Data lines.

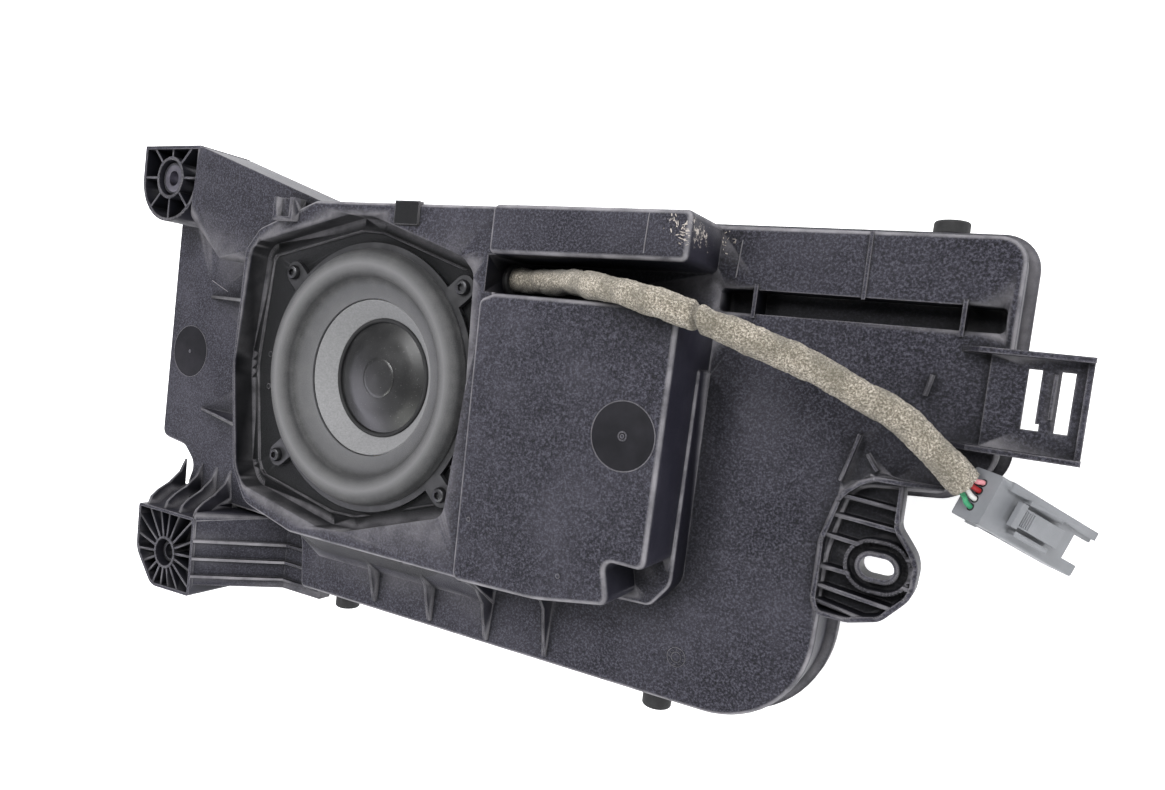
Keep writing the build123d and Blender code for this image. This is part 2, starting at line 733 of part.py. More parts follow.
def harness_wires():
    """Four wires between the sleeve's end and the plug."""
    end_direction = (Vector(*route[-1]) - Vector(*route[-2])).normalized()
    across = plug_frame.y_dir
    wires = []
    for place in (-1.5, -0.5, 0.5, 1.5):
        start = Vector(*route[-1]) + across * (place * 2.3)
        start -= end_direction * (start - Vector(*route[-1])).dot(end_direction)
        finish = plug_frame.from_local_coords(Vector(0, place * wire_pitch, 0))
        half = (finish - start).length / 2
        corner = (start + end_direction * half + finish - plug_axis * half) / 2
        path, radii = cord_path([tuple(start), tuple(corner), tuple(finish)])
        section = Plane(origin=path @ 0, z_dir=path % 0) * Circle(wire_diameter / 2)
        wires.append(sweep(section, path=path))
        print("wire arcs", [round(radius, 1) for radius in radii], "length", round(path.length, 1))
    return wires


# ------------------------------------------------- plug, in its own x, y and z

wire_pitch = 3.2
latch_low = plug_height / 2 + 2.0
latch_thick = 1.4
latch_pivot = (33.0, 0.0, latch_low + latch_thick / 2)
lock_low_x = 3.0
lock_high_x = 15.0


def connector_housing():
    half_w = plug_width / 2
    half_h = plug_height / 2
    body = slab(0, plug_length, -half_w, half_w, -half_h, half_h)
    body = fillet(body.edges().filter_by(Axis.X), 1.0)
    body -= slab(30, plug_length + 1, -half_w + 1.6, half_w - 1.6, -half_h + 1.6, half_h - 1.6)
    body -= slab(43, plug_length + 1, -half_w + 4.6, half_w - 4.6, half_h - 3, half_h + 1)
    body += slab(4, plug_length, half_w - 3.2, half_w, half_h - 1, half_h + 1.6)
    for side in (-1, 1):
        y = side * 6.0
        body += slab(13, 31, y - 0.9, y + 0.9, half_h - 0.5, half_h + 3.4)
    body += slab(31.5, 34.5, -1.5, 1.5, half_h - 0.5, latch_low - 0.2)
    for place in (-1.5, -0.5, 0.5, 1.5):
        y = place * wire_pitch
        body -= slab(1.5, 31, y - 1.15, y + 1.15, -1.15, 1.15)
        body -= Pos(0.75, y, 0) * Rot(0, 90, 0) * Cylinder(1.15, 3)
    body -= slab(lock_low_x - 0.3, lock_high_x + 2.6, -half_w - 1, -half_w + 2.4, -4.2, 2.2)
    body -= slab(20, 25, -half_w - 1, -half_w + 1.2, -1, 2.0)
    return body


def connector_latch():
    lever = slab(9, 34, -3.6, 3.6, latch_low, latch_low + latch_thick)
    lever += slab(9, 12, -4.6, 4.6, latch_low, latch_low + latch_thick + 0.8)
    lever += slab(26, 28.5, -3.6, 3.6, latch_low - 0.6, latch_low + 0.2)
    return lever


def connector_lock():
    low_y = -plug_width / 2
    lock = slab(lock_low_x, lock_high_x, low_y + 0.2, low_y + 2.2, -3.9, 1.9)
    lock += slab(lock_low_x + 1, lock_low_x + 3, low_y - 0.8, low_y + 0.3, -3.0, 1.0)
    return lock


def connector_terminals():
    contacts = []
    for place in (-1.5, -0.5, 0.5, 1.5):
        y = place * wire_pitch
        contact = slab(6, 29, y - 1.0, y + 1.0, -1.0, 1.0)
        contact -= slab(12, 30, y - 0.6, y + 0.6, -0.6, 0.6)
        contacts.append(contact)
    return contacts


def placed(shape):
    """Carry a plug part from its own axes to where the plug lies."""
    items = shape if isinstance(shape, list) else [shape]
    return [plug_frame.location * item for item in items]


def write(name, shape):
    items = shape if isinstance(shape, list) else [shape]
    solids = [solid for item in items for solid in item.solids()]
    result = solids[0] if len(solids) == 1 else Compound(children=solids)
    export_step(result, "parts/" + name + ".step")


nodes = {
    "front_shell": front_shell,
    "rear_shell": rear_shell,
    "shell_seal": shell_seal,
    "shell_screws": shell_screws,
    "rubber_buffers": rubber_buffers,
    "upper_boss_sleeve": lambda: metal_sleeve(d_boss_centre, 44.0, 59.6, 4.5),
    "woofer_basket": woofer_basket,
    "basket_gasket": basket_gasket,
    "woofer_screws": woofer_screws,
    "surround": surround,
    "cone": cone,
    "dust_cap": dust_cap,
    "voice_coil_former": voice_coil_former,
    "voice_coil": voice_coil,
    "spider": spider,
    "top_plate": top_plate,
    "ring_magnet": ring_magnet,
    "pole_yoke": pole_yoke,
    "terminal_strip": terminal_strip,
    "tinsel_leads": tinsel_leads,
    "inner_leads": inner_leads,
    "damping_wadding": damping_wadding,
    "cable_grommet": cable_grommet,
    "harness_sleeve": harness_sleeve,
    "harness_wires": harness_wires,
    "connector_housing": lambda: placed(connector_housing()),
    "connector_latch": lambda: placed(connector_latch()),
    "connector_lock": lambda: placed(connector_lock()),
    "connector_terminals": lambda: placed(connector_terminals()),
}

for node_name, make in nodes.items():
    write(node_name, make())
    print(node_name)

print("plug x", tuple(round(v, 4) for v in plug_frame.x_dir))
print("plug y", tuple(round(v, 4) for v in plug_frame.y_dir))
print("latch pivot", tuple(round(v, 2) for v in plug_frame.from_local_coords(Vector(*latch_pivot))))
print("plug mouth", tuple(round(v, 2) for v in plug_frame.from_local_coords(Vector(plug_length, 0, 0))))
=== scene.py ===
import math
import random
import bmesh
import bpy
from mathutils.bvhtree import BVHTree
from mathutils import Matrix, Vector


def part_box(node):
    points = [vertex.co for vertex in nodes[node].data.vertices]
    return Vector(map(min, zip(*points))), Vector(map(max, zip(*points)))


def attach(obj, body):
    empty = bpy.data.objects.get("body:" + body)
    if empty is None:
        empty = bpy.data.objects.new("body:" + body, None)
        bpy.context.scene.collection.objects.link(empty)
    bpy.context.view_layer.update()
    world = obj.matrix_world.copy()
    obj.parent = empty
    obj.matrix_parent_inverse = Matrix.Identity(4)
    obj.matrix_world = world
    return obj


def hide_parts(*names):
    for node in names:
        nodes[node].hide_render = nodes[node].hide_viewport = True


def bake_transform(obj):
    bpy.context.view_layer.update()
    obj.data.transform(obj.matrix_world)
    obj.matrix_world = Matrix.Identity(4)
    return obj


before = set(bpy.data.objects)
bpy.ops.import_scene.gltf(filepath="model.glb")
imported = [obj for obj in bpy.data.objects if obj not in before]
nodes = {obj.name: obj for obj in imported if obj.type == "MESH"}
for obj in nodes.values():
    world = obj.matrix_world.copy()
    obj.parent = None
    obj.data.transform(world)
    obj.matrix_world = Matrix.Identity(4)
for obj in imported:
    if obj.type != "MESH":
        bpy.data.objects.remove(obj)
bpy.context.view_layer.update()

scene = bpy.context.scene
print("frame loaded:", len(nodes), "nodes")


# camera at the maker's usual three-quarter look from above the plug end

cameraLook = {
    "place": (0.2403, 0.0448, 0.3695),
    "right": (0.8647, 0.1207, -0.4876),
    "up": (-0.1356, 0.9907, 0.0046),
    "back": (0.4836, 0.0621, 0.8731),
    "lens": 25.34,
    "sensor": 36.0,
}


def makeCamera(look):
    data = bpy.data.cameras.new("camera")
    data.lens = look["lens"]
    data.sensor_width = look["sensor"]
    data.sensor_fit = "HORIZONTAL"
    data.clip_start = 0.01
    data.clip_end = 20.0
    camera = bpy.data.objects.new("camera", data)
    turn = Matrix((look["right"], look["up"], look["back"])).transposed().to_4x4()
    camera.matrix_world = Matrix.Translation(look["place"]) @ turn
    scene.collection.objects.link(camera)
    scene.camera = camera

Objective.
Copy verbatim the line that contains "v in plug_frame.x_dir))", the line that contains "before = set(bpy.data.objects)", and all lines between them.

Correct output.
print("plug x", tuple(round(v, 4) for v in plug_frame.x_dir))
print("plug y", tuple(round(v, 4) for v in plug_frame.y_dir))
print("latch pivot", tuple(round(v, 2) for v in plug_frame.from_local_coords(Vector(*latch_pivot))))
print("plug mouth", tuple(round(v, 2) for v in plug_frame.from_local_coords(Vector(plug_length, 0, 0))))
=== scene.py ===
import math
import random
import bmesh
import bpy
from mathutils.bvhtree import BVHTree
from mathutils import Matrix, Vector


def part_box(node):
    points = [vertex.co for vertex in nodes[node].data.vertices]
    return Vector(map(min, zip(*points))), Vector(map(max, zip(*points)))


def attach(obj, body):
    empty = bpy.data.objects.get("body:" + body)
    if empty is None:
        empty = bpy.data.objects.new("body:" + body, None)
        bpy.context.scene.collection.objects.link(empty)
    bpy.context.view_layer.update()
    world = obj.matrix_world.copy()
    obj.parent = empty
    obj.matrix_parent_inverse = Matrix.Identity(4)
    obj.matrix_world = world
    return obj


def hide_parts(*names):
    for node in names:
        nodes[node].hide_render = nodes[node].hide_viewport = True


def bake_transform(obj):
    bpy.context.view_layer.update()
    obj.data.transform(obj.matrix_world)
    obj.matrix_world = Matrix.Identity(4)
    return obj


before = set(bpy.data.objects)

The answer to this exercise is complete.